Tag Archives: NBA

Professional Sports Have An Engagement Problem

This post is a repost of one I wrote for my other blog Preferred Walk-Ons.

BY: BRANDON TURNER

If you saw my last post, you know how the NBA and NFL are looking for ways to improve the game by changing some of the main aspects of their respective sports. They seem to think they have a problem with lack of excitement and that is the driving force behind these proposed changes. The solution? Make the sports more interesting.

But excitement isn’t the problem in sports. Sports have an engagement problem.

Fan using phones

St Louis Cardinals fans set a record for data usage during a game.

Think about your life on a minute-to-minute, day-to-day basis. We live in a digital world and are increasingly connected to everything. You could probably tell me what most of your friends are doing right now, what your favorite celebrity is tweeting about, and which one of your friends just instagrammed their Starbucks cup for the fourth time this month (sorry, I do this… sometimes…). Hell, you probably even arrived at this blog post through a social media feed.

Now, on a larger-scale, global events like the Super Bowl and The Oscars have been huge areas for engagement. Twitter, Facebook and other social media sites have seen insane traffic during events such as these. People like to talk about things…constantly. Digitally chatting about shows, events, everything we experience, help create a community of people with similar interests, even if for a fleeting moment.

So where do sport fans learn about the stuff they enjoy? Blogs like this one, ESPN, Bleacher Report, or fantasy sports leagues. These are all avenues to hear about and discuss sports. But where can you have your input? If you take one look at my Twitter feed during a Oregon Ducks basketball or football game, you’ll see how important interaction is to people these days.

GS warriors SM night

Handouts, exclusive Q&A’s, and social media integration into the night.

NBA and NFL commissioners; if you’re looking for ways to improve engagement and excitement around your sports, then get people involved.

From my experience with the Oregon Ducks in the QuackCave, I can tell you firsthand that social media draw is huge when focused on a team. During games, that draw is enormous.

People love it when official Twitter accounts interact with them. It makes them feel like they’re contributing and being heard. The Portland Trail Blazers and Oklahoma City Thunder have done a great job at that. Golden State Warriors have even gone so far to create social media nights, giving discounts and insider peaks for tweeting, Facebooking, and checking in on different networks to Golden State Warriors games. But most teams are still struggling.

This is how you make live events fun: add more information and interaction. People love information overload. Statistics, inside looks from the locker room, seat upgrades, prizes, recognition, interaction with players. You need to make sure that fans get more out of their game experience by being in the stadium than they do just sitting on their couch. That’s a tough undertaking these days – when sports coverage will give you interviews, inside looks, stats, and replays.

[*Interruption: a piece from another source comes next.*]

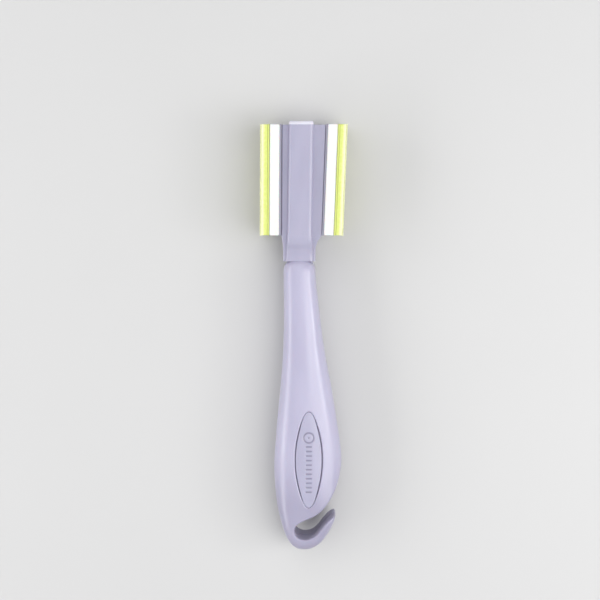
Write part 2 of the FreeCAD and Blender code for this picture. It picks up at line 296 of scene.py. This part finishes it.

Bloomberg recently posted this article, Mark Cuban Wants You to Put Away Your Phone at NBA Games. The distilled version is that Vivek Ranadive, the new owner of the Sacramento Kings, is all about utilizing technology at games. On the opposite end, Mark Cuban, owner of the Dallas Mavericks, claims that fans want to be at games to enjoy them as a reprieve from technology. But in this day and age, you spend about half the time at the game watching cheesy game time entertainment or sitting around during media and team timeouts. That’s boring. A Wall Street Journal report said that football telecasts are only 11 minutes of actual game time. Take that as you will, but if TVs show everything going on plus commercials, replays, and interviews, then how much is just lag time at a game.  That’d be an interesting study.

Featured_Kings-450x340

Sacramento Kings team app

Ranadive is all for creating team apps to enhance the experience. These large events aren’t successful in engaging fans when they force users onto a platform. Users will gravitate to wherever they are most comfortable; Twitter, Facebook and Instagram. It’s now that teams and the league need to go to where the fans are. They need to meet them there and enhance the experience. Car salesmen don’t wait for you to walk into the office. Once you set foot on the lot, they are there helping you (more often times pestering you). The idea is that they come to you.

Second screen (utilizing a smartphone, tablet or PC while watching TV) is the way of the future. Over 44 percent of people admit to using second screens while watching TV, and of those people, 34 percent use second screens to interface with sporting events.

But people use second screens when their primary “screen” is live, in-person action. Sports journalists often live-tweet during games and you already know a ton of people who Instagram, Snapchat, and Vine while at sporting events.

If you want to be successful, NBA and NFL, you need to embrace the future. The future is digital, the future is interacting with your fans in real time, the future is creating a reason for fans to be at the game instead of watching it at home.